[Given information]:
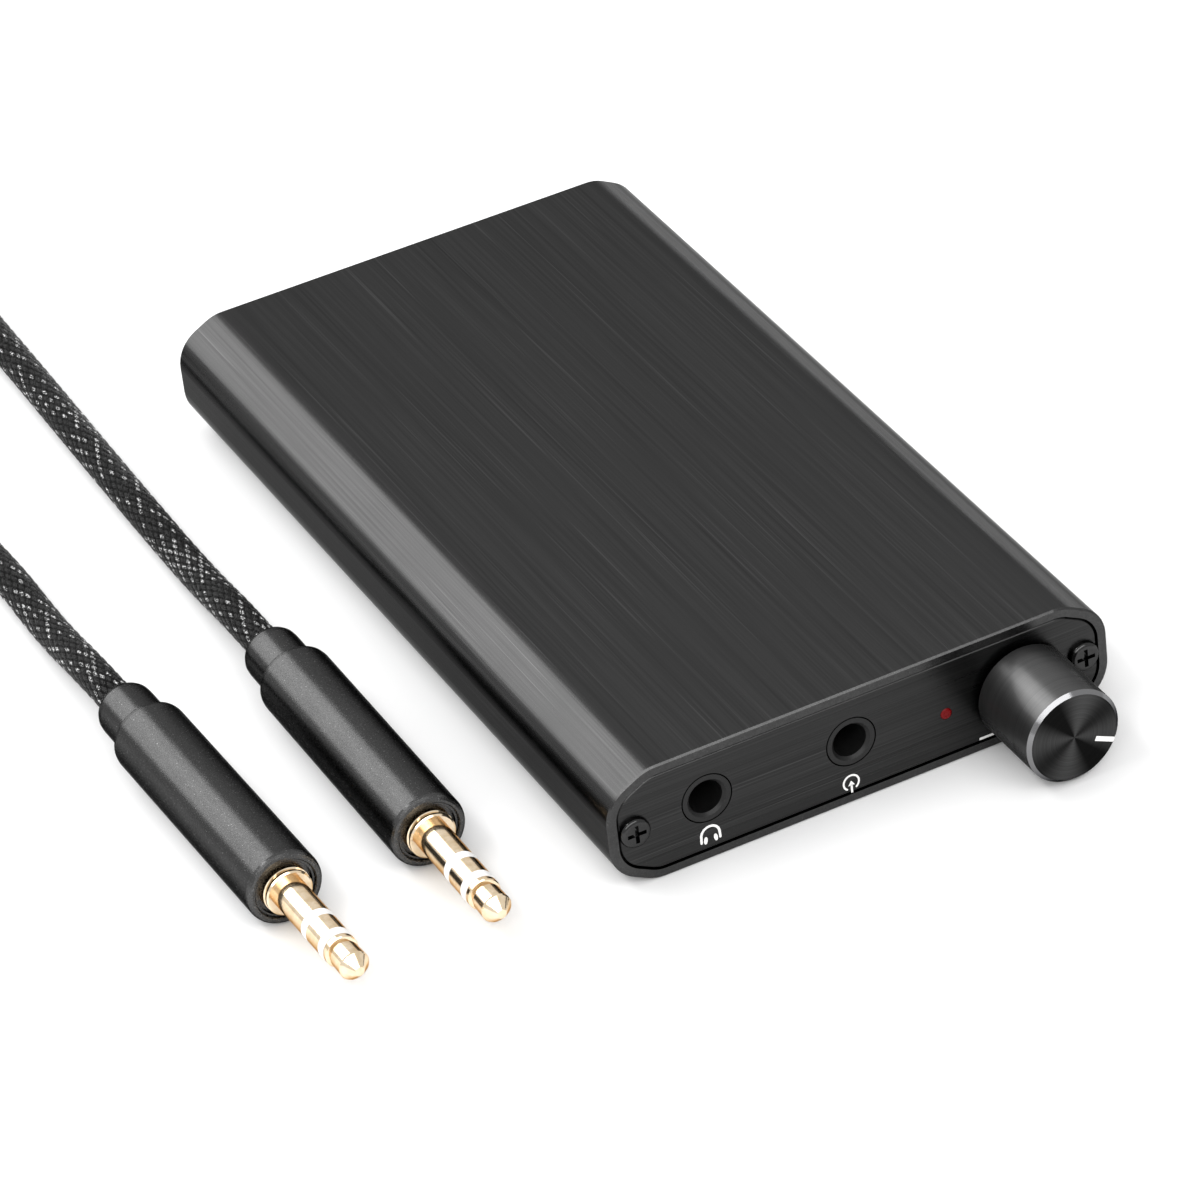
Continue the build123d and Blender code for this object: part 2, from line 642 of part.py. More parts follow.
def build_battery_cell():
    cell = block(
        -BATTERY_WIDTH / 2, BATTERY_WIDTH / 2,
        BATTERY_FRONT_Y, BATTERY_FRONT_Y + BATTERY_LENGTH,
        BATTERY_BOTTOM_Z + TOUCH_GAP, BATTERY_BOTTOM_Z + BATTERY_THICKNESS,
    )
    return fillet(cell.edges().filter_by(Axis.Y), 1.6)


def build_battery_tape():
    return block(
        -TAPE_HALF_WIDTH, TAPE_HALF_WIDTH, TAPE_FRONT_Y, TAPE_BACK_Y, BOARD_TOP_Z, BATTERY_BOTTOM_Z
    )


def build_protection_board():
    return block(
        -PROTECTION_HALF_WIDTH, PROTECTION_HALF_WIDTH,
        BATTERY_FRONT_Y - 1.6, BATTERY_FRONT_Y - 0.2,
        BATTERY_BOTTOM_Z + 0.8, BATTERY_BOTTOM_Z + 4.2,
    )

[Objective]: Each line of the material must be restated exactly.

[Answer for this exercise]:
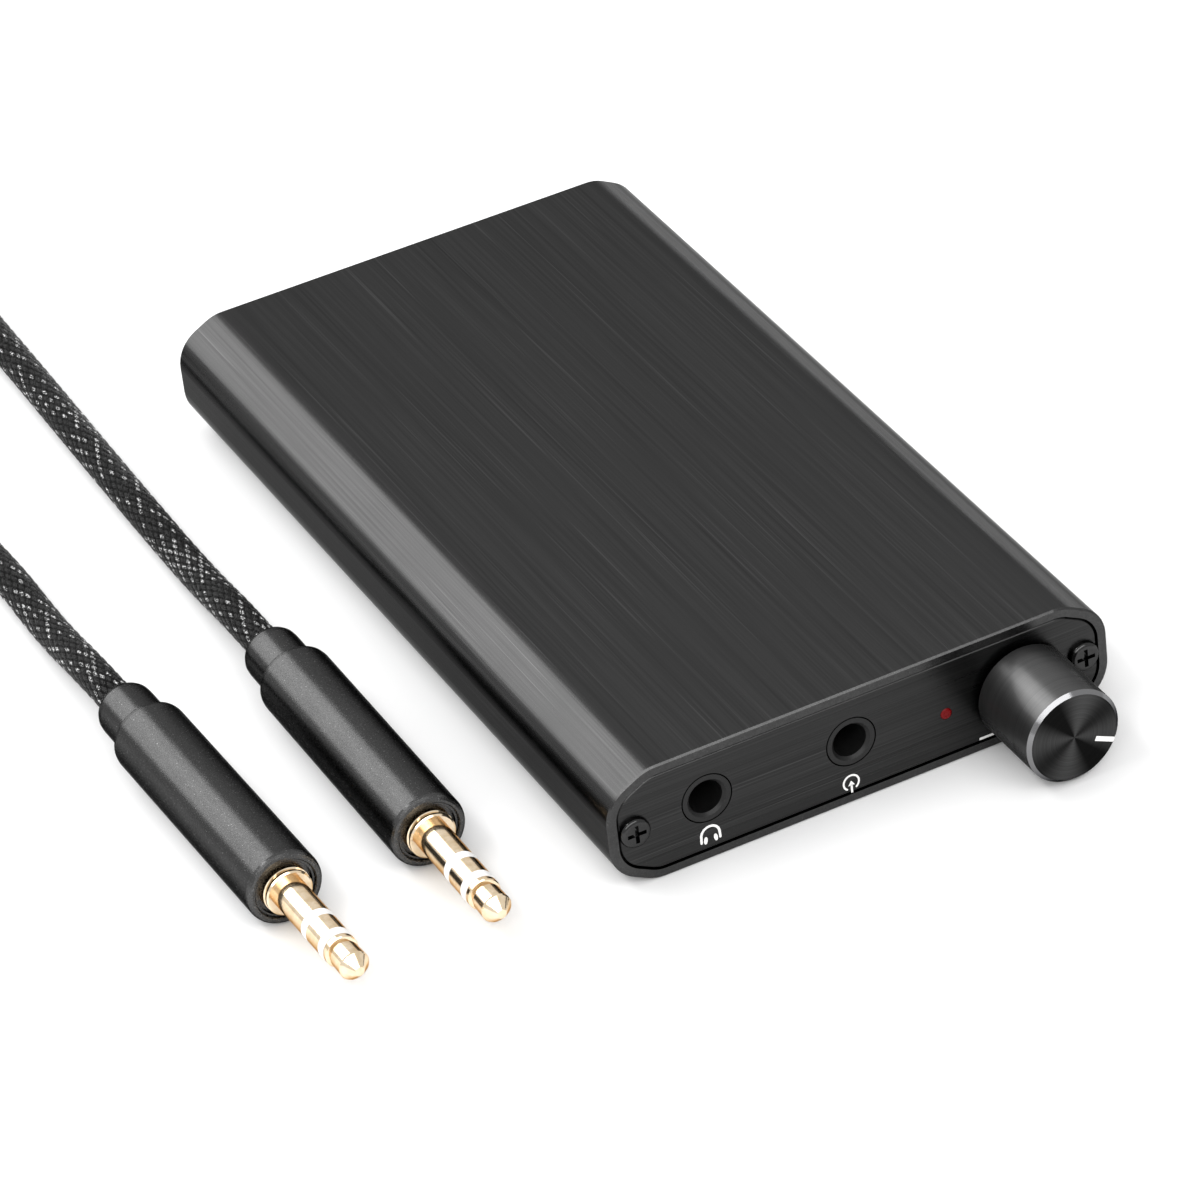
Continue the build123d and Blender code for this object: part 2, from line 642 of part.py. More parts follow.
def build_battery_cell():
    cell = block(
        -BATTERY_WIDTH / 2, BATTERY_WIDTH / 2,
        BATTERY_FRONT_Y, BATTERY_FRONT_Y + BATTERY_LENGTH,
        BATTERY_BOTTOM_Z + TOUCH_GAP, BATTERY_BOTTOM_Z + BATTERY_THICKNESS,
    )
    return fillet(cell.edges().filter_by(Axis.Y), 1.6)


def build_battery_tape():
    return block(
        -TAPE_HALF_WIDTH, TAPE_HALF_WIDTH, TAPE_FRONT_Y, TAPE_BACK_Y, BOARD_TOP_Z, BATTERY_BOTTOM_Z
    )


def build_protection_board():
    return block(
        -PROTECTION_HALF_WIDTH, PROTECTION_HALF_WIDTH,
        BATTERY_FRONT_Y - 1.6, BATTERY_FRONT_Y - 0.2,
        BATTERY_BOTTOM_Z + 0.8, BATTERY_BOTTOM_Z + 4.2,
    )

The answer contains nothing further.